Artinya, seorang Gubernur bukan sekedar tidak melanggar aturan menurut standart regulasi tapi bertindak sepenuhnya mempertimbangkan kepantasan dan maslahat di ruang publik, tidak "flexing" di media sosial di atas derita rakyat.
Nasehat Rasulullah "ibda' bi nafsik", mulai lah dari dirimu - adalah kunci bahwa keberhasilan kepemimpinan politik dalam sejarah peradaban adalah moralitas keteladanan.
Tanpa moral keteladanan - kepemimpinan politik ambyar tanpa nilai.
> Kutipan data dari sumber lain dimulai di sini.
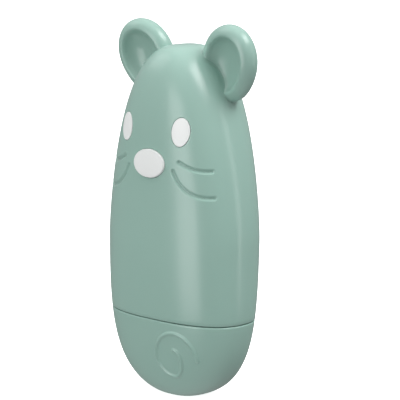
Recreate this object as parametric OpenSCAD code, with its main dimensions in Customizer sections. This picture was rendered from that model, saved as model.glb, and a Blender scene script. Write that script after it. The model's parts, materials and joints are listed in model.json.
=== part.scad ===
// Baby nail care set in a mouse-shaped case.
// A pull-off cover with two ears stands on a low base cup. A rack inside holds
// scissors, nail clipper, nail file and tweezers upright.
// Z is up, the face looks along -Y, and the origin is the middle of the flat foot.

/* [Case] */
// Height of the crown of the head above the foot
body_h = 140; // [120:1:170]
// Width of the case at its widest
body_w = 66.4; // [56:0.1:82]
// Depth of the case at its widest, front to back
body_d = 41.4; // [35:0.1:52]
// Height at which the case is widest
widest_z = 64.2; // [54:0.1:76]
// Height of the joint between cover and base
seam_z = 32.7; // [28:0.1:38]
// Visible gap at the joint between cover and base
seam_gap = 0.4; // [0.2:0.05:0.8]
// Wall of cover and base
wall = 2.2; // [1.8:0.1:2.8]
// How far the rounded bottom is cut away to make the flat foot
foot_cut = 0.8; // [0.4:0.1:2]

/* [Ears] */
// Distance of each ear's middle from the centre line
ear_x = 21.96; // [18:0.1:27]
// Distance of the ears' middle below the crown
ear_drop = 5.4; // [3:0.1:9]
// Half width of an ear
ear_half_w = 12.9; // [10:0.1:16]
// Half height of an ear
ear_half_h = 14.7; // [12:0.1:18]
// Thickness of an ear, front to back
ear_t = 8.4; // [6:0.1:10]
// Width of the rim round the hollow of an ear
ear_rim = 3.4; // [2.5:0.1:4.5]
// Depth of the hollow of an ear
ear_hollow = 4.6; // [3:0.1:5]
// Outward tilt of an ear in degrees
ear_tilt = 27.4; // [10:0.1:40]

/* [Face] */
// Distance of each eye from the centre line
eye_x = 14; // [10:0.1:18]
// Distance of the eyes below the crown
eye_drop = 32.2; // [26:0.1:38]
// Half width of an eye
eye_half_w = 3.6; // [2.5:0.1:5]
// Half height of an eye
eye_half_h = 5.5; // [4:0.1:7]
// Distance of the nose below the crown
nose_drop = 45.3; // [38:0.1:52]
// Half width of the nose
nose_half_w = 8; // [6:0.1:10]
// Half height of the nose
nose_half_h = 5.6; // [4:0.1:7.5]
// How far the eyes stand out of the face
eye_proud = 0.25; // [0.1:0.05:0.5]
// How far the nose stands out of the face
nose_proud = 0.9; // [0.4:0.05:1.4]
// Depth of the pockets that hold the eyes and the nose
pocket_depth = 1.1; // [0.8:0.05:1.3]
// Gap round an eye or the nose in its pocket
pocket_gap = 0.15; // [0.05:0.05:0.3]
// Width of a whisker groove
groove_w = 2; // [1:0.1:2.6]
// Depth of a whisker groove
groove_depth = 0.7; // [0.3:0.05:1]

/* [Tail] */
// Width of the raised tail line on the base
tail_w = 1.5; // [1:0.1:2.2]
// How far the tail line stands out of the base
tail_proud = 0.5; // [0.3:0.05:0.8]

/* [Rack] */
// Height of the rack's deck above the joint
rack_rise = 11; // [8:0.5:16]
// Wall of the rack's skirt and sockets
rack_wall = 1; // [0.8:0.1:1.5]
// Thickness of the rack's deck
deck_t = 2; // [1.5:0.1:3]
// Gap between the rack's neck and the cover
neck_gap = 0.3; // [0.2:0.05:0.5]
// Gap between the rack's skirt and the base
skirt_gap = 0.1; // [0.05:0.05:0.2]
// Depth of the rack's skirt below the joint
skirt_drop = 12; // [8:0.5:16]
// Free space round a tool in its socket
tool_gap = 0.6; // [0.4:0.1:1]

/* [Scissors] */
// Length from blade tip to the top of the finger rings
scissor_len = 92; // [80:1:104]
// Length from blade tip to the pivot
blade_len = 42; // [34:1:48]
// Width of a blade at the pivot
blade_w = 7; // [5:0.1:9]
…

Itulah beratnya menjadi Gubernur atau pejabat publik tapi mulia bagi yang menghayati panggilan menjadi pejabat publik sebagai imam, yakni sumber moral keteladanan bagi rakyat yang dipimpinnya.
Dalam konstruksi inilah kekuatan sekaligus yang membedakan "keunikan" branding politik Dedi Mulyadi dari umumnya politisi atau kepala daerah daerah.
Inilah branding politik yang mencerminkan kekuatan visi yang diusung dalam kepemimpinan politiknya untuk sepenuhnya berorientasi sebesar besarnya maslahat publik.
Mari kita kawal konsistensinya di ruang publik dengan partisipasi secara kritis dan konstruktif.